Task description. Take the material and output all of it exactly.

Raw data.
++++
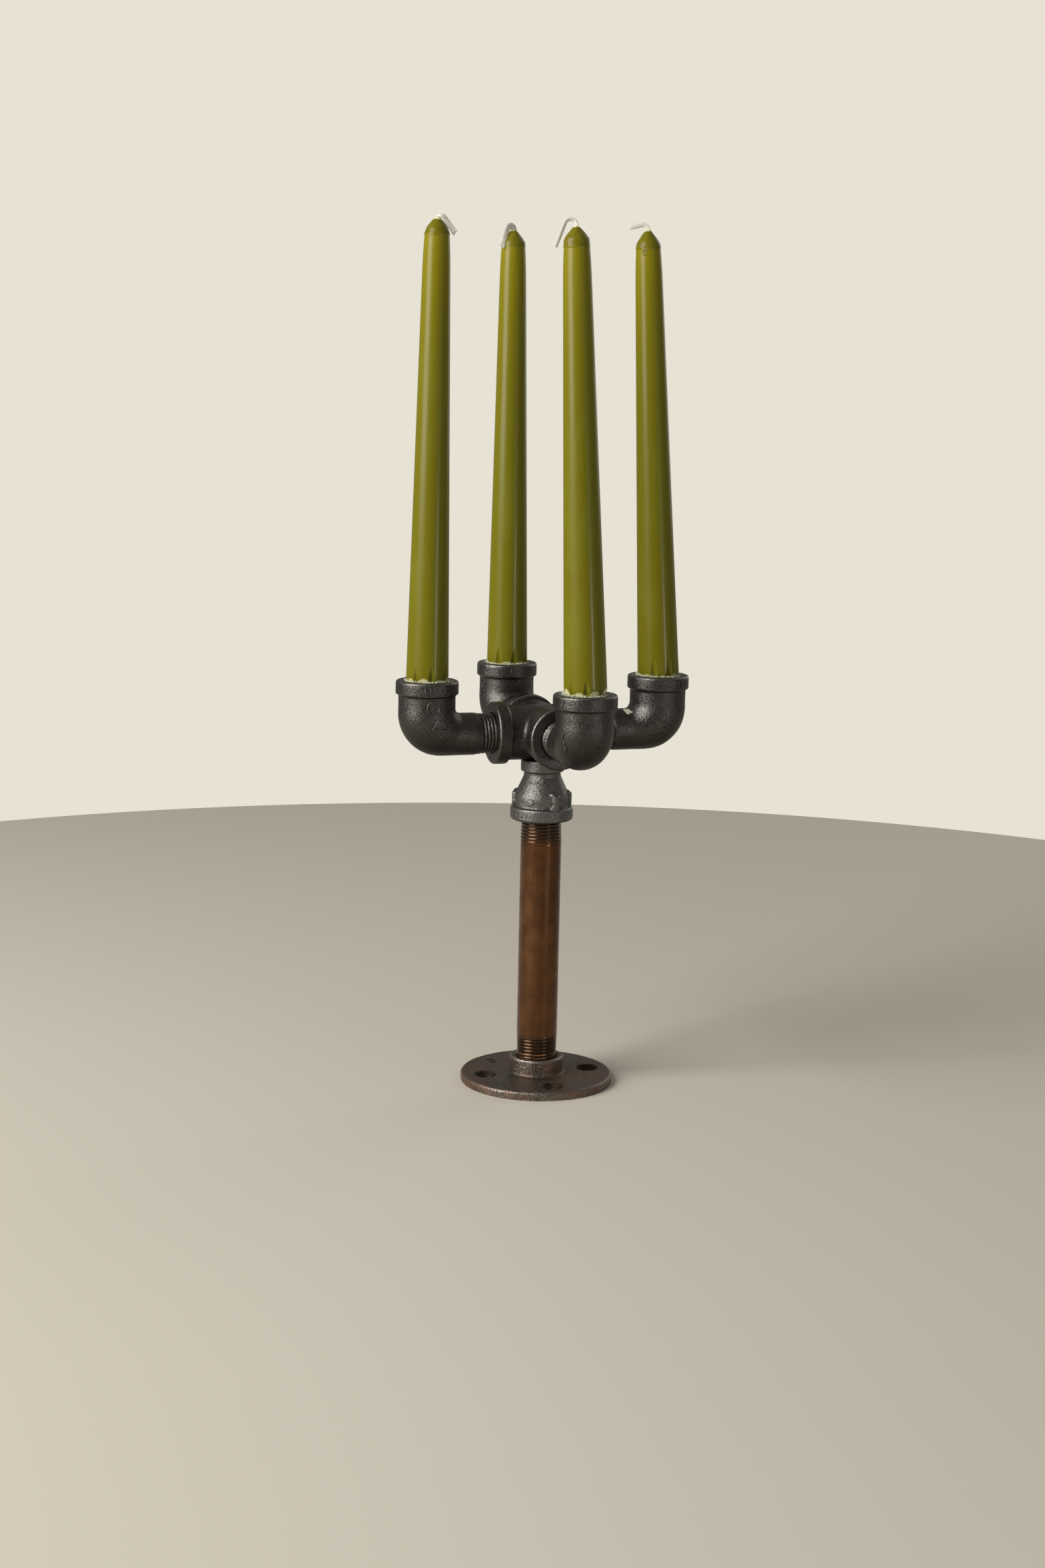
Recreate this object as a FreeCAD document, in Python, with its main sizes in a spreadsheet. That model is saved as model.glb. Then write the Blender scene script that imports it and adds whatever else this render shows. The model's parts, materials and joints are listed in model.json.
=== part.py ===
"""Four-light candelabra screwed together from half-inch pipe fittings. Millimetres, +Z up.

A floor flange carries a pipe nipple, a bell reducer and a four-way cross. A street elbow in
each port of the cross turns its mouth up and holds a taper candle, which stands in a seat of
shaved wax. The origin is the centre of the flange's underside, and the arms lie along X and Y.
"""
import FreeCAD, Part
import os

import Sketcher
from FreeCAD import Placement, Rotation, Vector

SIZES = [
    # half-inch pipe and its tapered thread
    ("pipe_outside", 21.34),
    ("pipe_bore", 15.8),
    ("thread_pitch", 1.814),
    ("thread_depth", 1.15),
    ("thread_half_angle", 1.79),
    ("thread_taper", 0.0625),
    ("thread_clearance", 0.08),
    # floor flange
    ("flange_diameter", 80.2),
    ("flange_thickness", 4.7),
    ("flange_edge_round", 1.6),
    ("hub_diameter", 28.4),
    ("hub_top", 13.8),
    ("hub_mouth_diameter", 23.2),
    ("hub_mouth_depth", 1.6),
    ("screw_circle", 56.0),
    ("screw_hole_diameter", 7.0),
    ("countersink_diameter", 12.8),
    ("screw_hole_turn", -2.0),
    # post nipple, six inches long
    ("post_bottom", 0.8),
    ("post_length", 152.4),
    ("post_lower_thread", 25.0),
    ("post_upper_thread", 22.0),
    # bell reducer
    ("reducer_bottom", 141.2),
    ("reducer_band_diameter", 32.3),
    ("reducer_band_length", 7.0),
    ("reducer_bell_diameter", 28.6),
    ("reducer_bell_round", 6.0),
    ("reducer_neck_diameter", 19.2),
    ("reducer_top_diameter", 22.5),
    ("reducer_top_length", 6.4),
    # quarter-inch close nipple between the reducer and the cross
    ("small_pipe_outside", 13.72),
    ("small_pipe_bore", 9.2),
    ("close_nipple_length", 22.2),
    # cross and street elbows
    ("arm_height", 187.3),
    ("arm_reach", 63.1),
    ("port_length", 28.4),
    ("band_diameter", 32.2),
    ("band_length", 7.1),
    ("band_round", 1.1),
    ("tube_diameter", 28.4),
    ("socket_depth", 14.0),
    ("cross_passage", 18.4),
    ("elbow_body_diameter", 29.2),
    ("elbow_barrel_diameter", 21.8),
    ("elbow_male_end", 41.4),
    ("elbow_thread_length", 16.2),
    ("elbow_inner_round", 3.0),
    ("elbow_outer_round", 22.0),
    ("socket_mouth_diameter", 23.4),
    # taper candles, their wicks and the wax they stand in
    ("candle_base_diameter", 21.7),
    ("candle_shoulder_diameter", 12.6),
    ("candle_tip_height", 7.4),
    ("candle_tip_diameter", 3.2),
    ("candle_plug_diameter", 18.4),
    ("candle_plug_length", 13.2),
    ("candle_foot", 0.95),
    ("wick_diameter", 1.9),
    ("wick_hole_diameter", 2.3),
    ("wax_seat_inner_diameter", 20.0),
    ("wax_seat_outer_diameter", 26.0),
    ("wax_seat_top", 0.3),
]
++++
Full output.
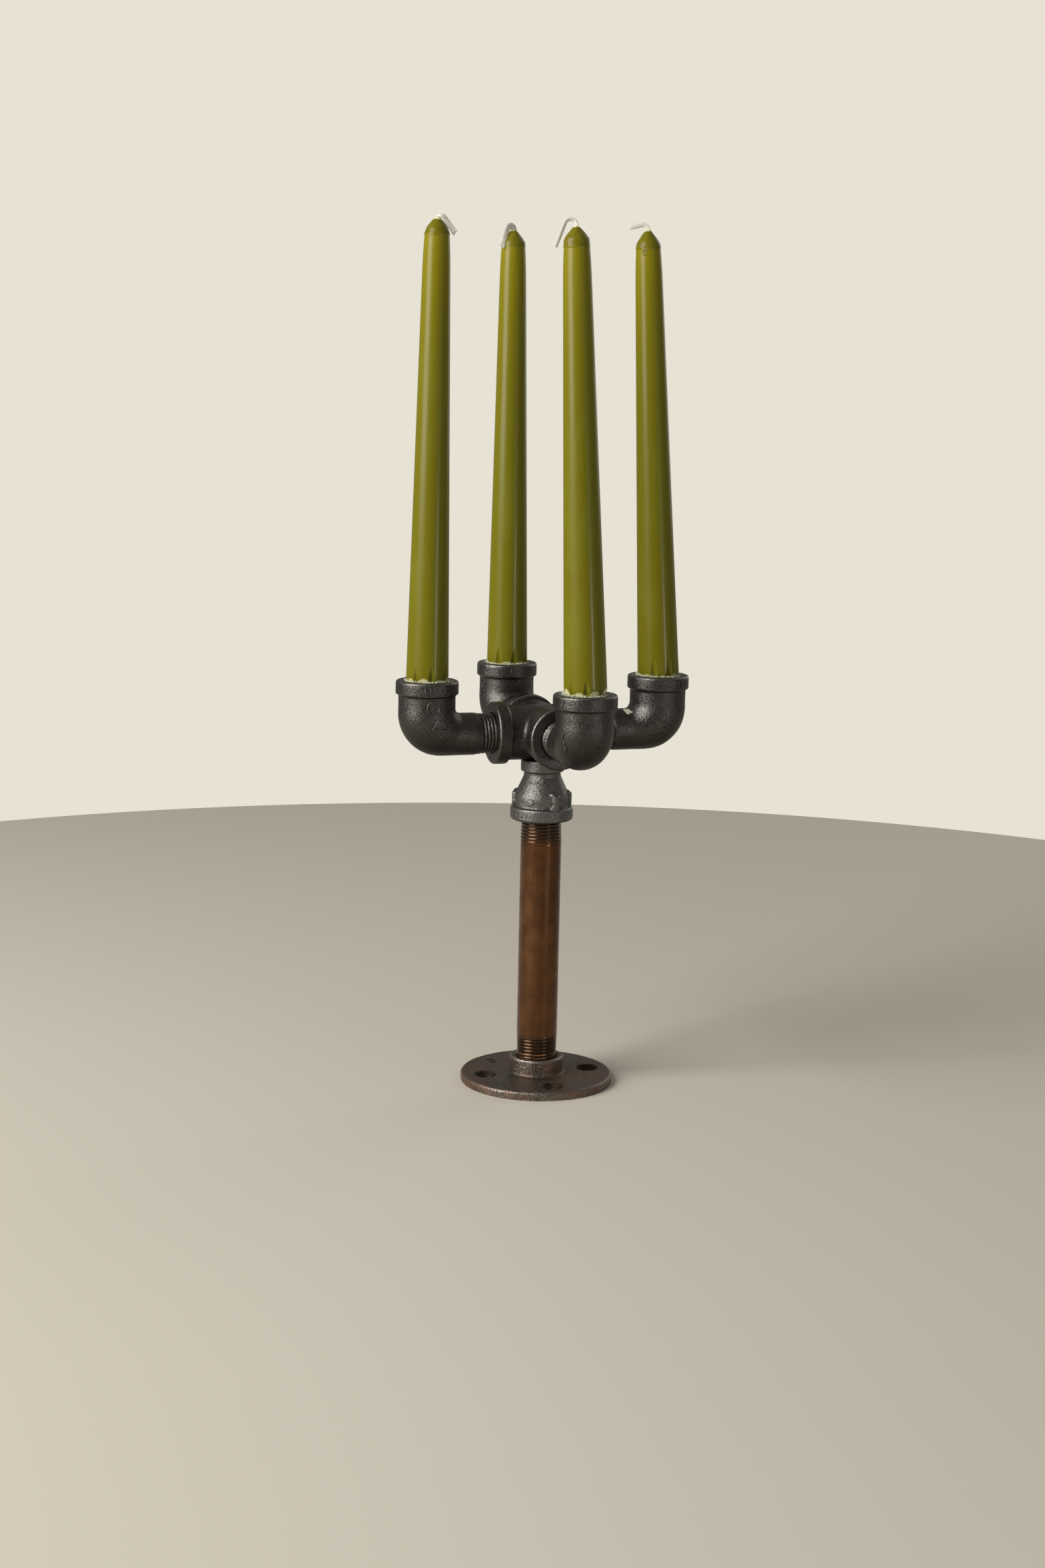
Recreate this object as a FreeCAD document, in Python, with its main sizes in a spreadsheet. That model is saved as model.glb. Then write the Blender scene script that imports it and adds whatever else this render shows. The model's parts, materials and joints are listed in model.json.
=== part.py ===
"""Four-light candelabra screwed together from half-inch pipe fittings. Millimetres, +Z up.

A floor flange carries a pipe nipple, a bell reducer and a four-way cross. A street elbow in
each port of the cross turns its mouth up and holds a taper candle, which stands in a seat of
shaved wax. The origin is the centre of the flange's underside, and the arms lie along X and Y.
"""
import FreeCAD, Part
import os

import Sketcher
from FreeCAD import Placement, Rotation, Vector

SIZES = [
    # half-inch pipe and its tapered thread
    ("pipe_outside", 21.34),
    ("pipe_bore", 15.8),
    ("thread_pitch", 1.814),
    ("thread_depth", 1.15),
    ("thread_half_angle", 1.79),
    ("thread_taper", 0.0625),
    ("thread_clearance", 0.08),
    # floor flange
    ("flange_diameter", 80.2),
    ("flange_thickness", 4.7),
    ("flange_edge_round", 1.6),
    ("hub_diameter", 28.4),
    ("hub_top", 13.8),
    ("hub_mouth_diameter", 23.2),
    ("hub_mouth_depth", 1.6),
    ("screw_circle", 56.0),
    ("screw_hole_diameter", 7.0),
    ("countersink_diameter", 12.8),
    ("screw_hole_turn", -2.0),
    # post nipple, six inches long
    ("post_bottom", 0.8),
    ("post_length", 152.4),
    ("post_lower_thread", 25.0),
    ("post_upper_thread", 22.0),
    # bell reducer
    ("reducer_bottom", 141.2),
    ("reducer_band_diameter", 32.3),
    ("reducer_band_length", 7.0),
    ("reducer_bell_diameter", 28.6),
    ("reducer_bell_round", 6.0),
    ("reducer_neck_diameter", 19.2),
    ("reducer_top_diameter", 22.5),
    ("reducer_top_length", 6.4),
    # quarter-inch close nipple between the reducer and the cross
    ("small_pipe_outside", 13.72),
    ("small_pipe_bore", 9.2),
    ("close_nipple_length", 22.2),
    # cross and street elbows
    ("arm_height", 187.3),
    ("arm_reach", 63.1),
    ("port_length", 28.4),
    ("band_diameter", 32.2),
    ("band_length", 7.1),
    ("band_round", 1.1),
    ("tube_diameter", 28.4),
    ("socket_depth", 14.0),
    ("cross_passage", 18.4),
    ("elbow_body_diameter", 29.2),
    ("elbow_barrel_diameter", 21.8),
    ("elbow_male_end", 41.4),
    ("elbow_thread_length", 16.2),
    ("elbow_inner_round", 3.0),
    ("elbow_outer_round", 22.0),
    ("socket_mouth_diameter", 23.4),
    # taper candles, their wicks and the wax they stand in
    ("candle_base_diameter", 21.7),
    ("candle_shoulder_diameter", 12.6),
    ("candle_tip_height", 7.4),
    ("candle_tip_diameter", 3.2),
    ("candle_plug_diameter", 18.4),
    ("candle_plug_length", 13.2),
    ("candle_foot", 0.95),
    ("wick_diameter", 1.9),
    ("wick_hole_diameter", 2.3),
    ("wax_seat_inner_diameter", 20.0),
    ("wax_seat_outer_diameter", 26.0),
    ("wax_seat_top", 0.3),
]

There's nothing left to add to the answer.